17.  (C) Fiscal Deficit:  The chronic fiscal deficit 
headlines the macro-economic trouble spots.  The combined 
federal-state deficit this year is expected to be 7.6 percent 
of GDP.  Interest payments on government debt, which is 
estimated at 80 percent of GDP, consume nearly half the 
revenue received from taxes. The recently enacted plan to 
guarantee 100 days of work to every rural family will put an 
even greater strain on the country's fiscal performance. 
 
Fiscal Reform:  In April, several states implemented a VAT 
system to replace a complex web of indirect taxes.  The VAT 
experiment has been highly successful, with an average 
increase of 16% in revenue collections by the VAT states. 

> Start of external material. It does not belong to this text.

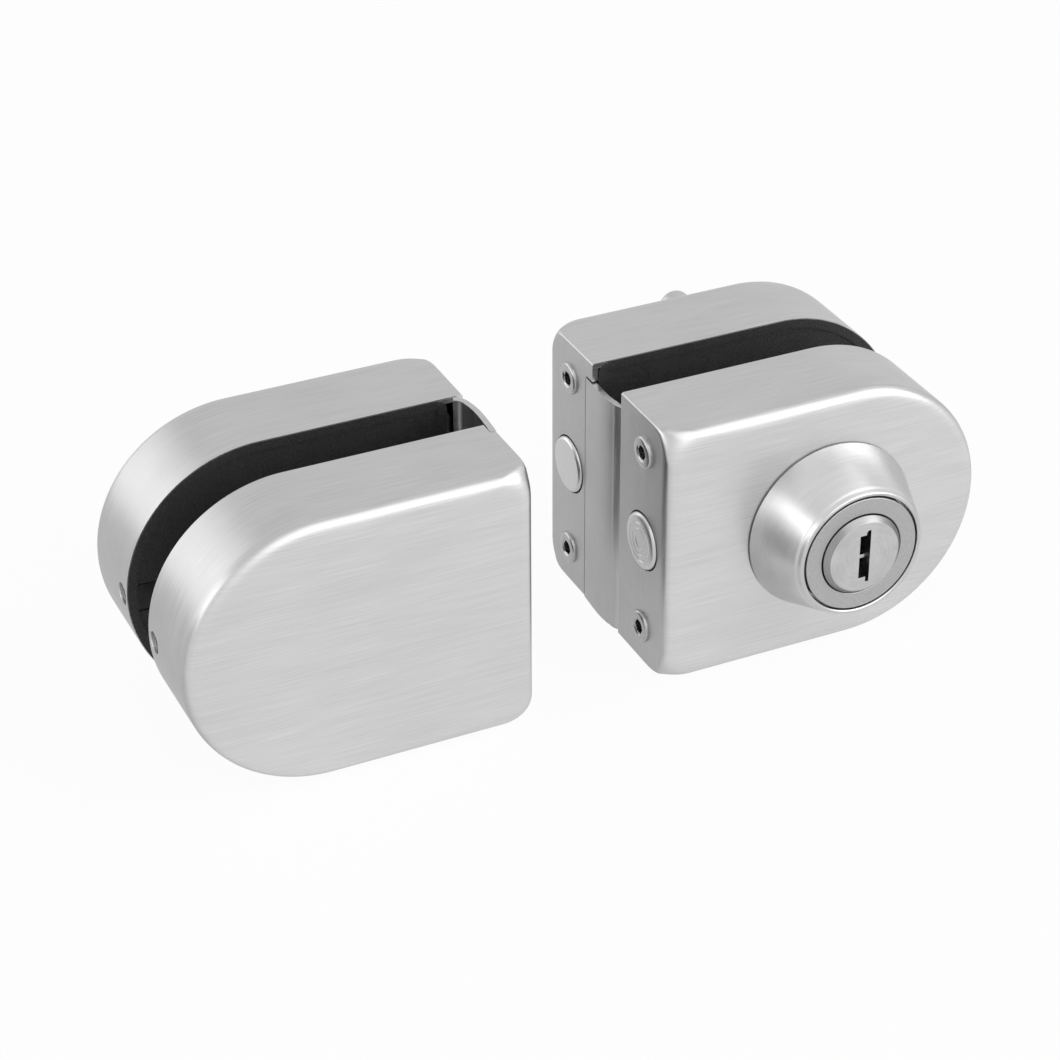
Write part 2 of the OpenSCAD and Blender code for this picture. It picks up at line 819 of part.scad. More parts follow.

More states, including those governed by the opposition BJP 
are preparing to adopt VAT.  While there is increasing debate 
about tax reform, the GOI efforts to broaden the tax base 
have not been very successful. 
 
BANKING REFORM 
-------------- 
 
18.  (C) Earlier this year, the Reserve Bank of India (RBI) 

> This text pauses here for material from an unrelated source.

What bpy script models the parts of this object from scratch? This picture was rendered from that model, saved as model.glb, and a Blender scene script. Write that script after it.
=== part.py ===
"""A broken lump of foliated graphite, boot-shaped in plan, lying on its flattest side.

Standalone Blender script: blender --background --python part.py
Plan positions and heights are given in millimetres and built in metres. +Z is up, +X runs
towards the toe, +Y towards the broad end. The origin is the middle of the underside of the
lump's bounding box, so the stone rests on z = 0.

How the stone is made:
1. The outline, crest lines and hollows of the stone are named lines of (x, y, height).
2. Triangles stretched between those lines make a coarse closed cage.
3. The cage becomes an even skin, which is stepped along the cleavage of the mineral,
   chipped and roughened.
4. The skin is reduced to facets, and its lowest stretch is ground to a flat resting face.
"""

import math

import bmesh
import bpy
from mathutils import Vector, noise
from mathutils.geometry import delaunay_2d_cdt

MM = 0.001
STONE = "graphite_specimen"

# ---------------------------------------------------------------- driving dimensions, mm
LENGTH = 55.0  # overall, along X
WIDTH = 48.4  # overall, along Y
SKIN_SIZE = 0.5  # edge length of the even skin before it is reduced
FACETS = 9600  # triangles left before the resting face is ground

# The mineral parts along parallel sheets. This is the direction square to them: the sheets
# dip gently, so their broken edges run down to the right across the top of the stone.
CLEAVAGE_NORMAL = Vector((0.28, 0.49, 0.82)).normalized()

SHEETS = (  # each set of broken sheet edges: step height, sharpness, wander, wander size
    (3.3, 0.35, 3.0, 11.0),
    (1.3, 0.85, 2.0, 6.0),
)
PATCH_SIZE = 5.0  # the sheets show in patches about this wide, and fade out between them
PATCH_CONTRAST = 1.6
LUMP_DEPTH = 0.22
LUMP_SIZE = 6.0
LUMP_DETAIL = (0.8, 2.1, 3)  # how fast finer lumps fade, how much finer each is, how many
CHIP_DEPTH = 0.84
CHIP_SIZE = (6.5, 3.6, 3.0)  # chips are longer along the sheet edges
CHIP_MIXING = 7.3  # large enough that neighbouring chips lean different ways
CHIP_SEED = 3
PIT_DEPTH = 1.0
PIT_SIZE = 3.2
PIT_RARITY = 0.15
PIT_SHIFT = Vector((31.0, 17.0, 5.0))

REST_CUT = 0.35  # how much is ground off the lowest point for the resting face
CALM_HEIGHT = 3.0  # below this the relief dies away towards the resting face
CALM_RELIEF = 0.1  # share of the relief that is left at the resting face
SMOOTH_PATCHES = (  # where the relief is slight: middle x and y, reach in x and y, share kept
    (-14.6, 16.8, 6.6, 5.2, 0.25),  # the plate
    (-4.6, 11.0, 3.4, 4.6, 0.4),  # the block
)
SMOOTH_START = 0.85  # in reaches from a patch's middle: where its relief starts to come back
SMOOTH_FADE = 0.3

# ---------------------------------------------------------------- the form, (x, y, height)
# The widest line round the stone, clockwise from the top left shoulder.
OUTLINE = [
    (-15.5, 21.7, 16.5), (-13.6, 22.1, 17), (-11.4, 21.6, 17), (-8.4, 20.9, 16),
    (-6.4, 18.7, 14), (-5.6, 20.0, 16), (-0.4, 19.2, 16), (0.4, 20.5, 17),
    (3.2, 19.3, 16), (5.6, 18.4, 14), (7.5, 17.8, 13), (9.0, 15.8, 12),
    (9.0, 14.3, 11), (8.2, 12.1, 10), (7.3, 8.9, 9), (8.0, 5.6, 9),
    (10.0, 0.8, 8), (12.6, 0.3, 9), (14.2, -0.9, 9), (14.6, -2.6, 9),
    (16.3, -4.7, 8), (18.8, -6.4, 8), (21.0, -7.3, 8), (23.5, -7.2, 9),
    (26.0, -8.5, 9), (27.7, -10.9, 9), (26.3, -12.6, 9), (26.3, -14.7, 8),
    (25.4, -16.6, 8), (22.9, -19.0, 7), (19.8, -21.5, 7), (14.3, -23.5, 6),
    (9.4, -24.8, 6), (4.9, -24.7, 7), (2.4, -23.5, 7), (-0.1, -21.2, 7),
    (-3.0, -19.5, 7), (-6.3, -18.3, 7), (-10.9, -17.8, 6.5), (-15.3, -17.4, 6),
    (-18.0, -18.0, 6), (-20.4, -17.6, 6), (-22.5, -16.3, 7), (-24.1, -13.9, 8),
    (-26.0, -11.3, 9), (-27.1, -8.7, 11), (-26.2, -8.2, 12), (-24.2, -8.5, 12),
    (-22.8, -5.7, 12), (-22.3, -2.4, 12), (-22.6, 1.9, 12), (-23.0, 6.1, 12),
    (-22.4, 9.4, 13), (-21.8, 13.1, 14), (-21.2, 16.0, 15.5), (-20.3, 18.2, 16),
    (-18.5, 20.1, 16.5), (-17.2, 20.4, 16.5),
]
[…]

published a long-awaited "road map" for foreign banks in 
India.  The rules place tight restrictions on the ability of 
foreign banks to take stakes in private sector Indian banks 
until at least 2009.  Until then, foreign banks will only be 
allowed in most cases to grow "organically" via wholly-owned 
subsidiaries or a branch network, with severe restrictions on 
expansion.  The roadmap promises to open up the market to 
large-scale foreign stakes in 2009.  However, that horizon is 
too far away and probably too uncertain to mean anything for 
our contacts in the Indian banking sector.  We and the CEOs 
of several large US financial institutions in New York and in 
India view the roadmap as a major step back and victory for 
the Communists and the RBI, and in particular its 
conservative Governor Y.V. Reddy and his "go-slow" to 
"move-back" approach to further FDI in the Indian banking 
sector.  You should raise the issue in your meetings with 
Chidambaram, Ahluwalia, and RBI Governor Reddy. 
 
19.  (C) FM Chidambaram appears for the moment to be 
unwilling to take on Reddy.  The institutional strength of 
the RBI would be difficult to overcome, particularly with the 
left on whom the government is dependent having openly 
expressed their opposition to any more liberal FDI policy 
toward foreign involvement in the banking sector or 
consolidation within the domestic sector.  We may not have 
heard the last of the road map issue, although at this point 
in time we are not optimistic that there will be forward 
movement anytime soon.  The tensions between the MOF and the 
RBI are well known.  The MOF scored two important victories 
over the RBI in the past year: it pulled the RBI back from 
its plans to reduce current FDI limits in banking to 5 
percent, and the Finance Minister quickly put Governor Reddy 
in his place after Reddy had suggested imposing a tax to 
limit FII inflows. 
 
INFRASTRUCTURE 
-------------- 
 
20.  (C) One factor that may stymie India's growth prospects 
is its failure to develop a world class transportation 
infrastructure.  Indian airports, road, railways, and ports 
are wholly inadequate to sustain the country's 
competitiveness in the global market place and threaten to 
thwart the country's aspirations of becoming a global 
economic and political power.  Successive governments have 
recognized this but failed due to inadequate political 
leadership.  Ambitious plans have been drawn up in the past, 
but they have languished due to failure to mobilize the 
resources, lack of clarity of purpose, and poor 
implementation.  Nor is the problem just one of lack of 
funds.  The problem has been a culture that intrinsically 
believes that it is the responsibility of government to plan, 
build, and operate these projects. 
 
21.  (C) India's capital markets are not sophisticated enough 
to channel or mobilize resources to fund large projects. 
India also lacks a culture of private project finance.  There 
is no market for long term debt.  The GOI needs to stimulate 
the creation of such capital markets by allowing an increase 
in the number and types of financial players.  There are 
signs that the UPA government has learned the lessons of the 
past and will do things differently.  Prime Minster Manmohan 
Singh has made infrastructure one of his government's top 
priorities, and announced the goal of attracting $150 billion 
in foreign direct investment to the sector.  A government run 
by economists appears to understand the vital role of the 
private sector in infrastructure development but needs help 
in creating appropriate incentives.  Singh's government has 
signaled its intention to build public-private partnerships 
in developing these projects.  On the other hand, the 
government's negative attitude on liberalization of FDI caps 
for insurance companies and pension managers does not bode 
well for development any time soon of markets for long term 
financing or for large scale, long term public private 
project.  It is an open question whether India will be able 
to break from the habits of the past and address what 
everyone in the society, except the Left, believes is a 
pressing need. 
 
Conclusion 
---------- 
 
22.  (C) In sum, you will come to India at a time when the 
President's goal of establishing a key strategic relationship 
is becoming a reality.  Your visit will move us forward in 
building new habits of collaboration with one of the world's 
rising giants.  My team looks forward to welcoming you to 
India and ensuring a successful visit.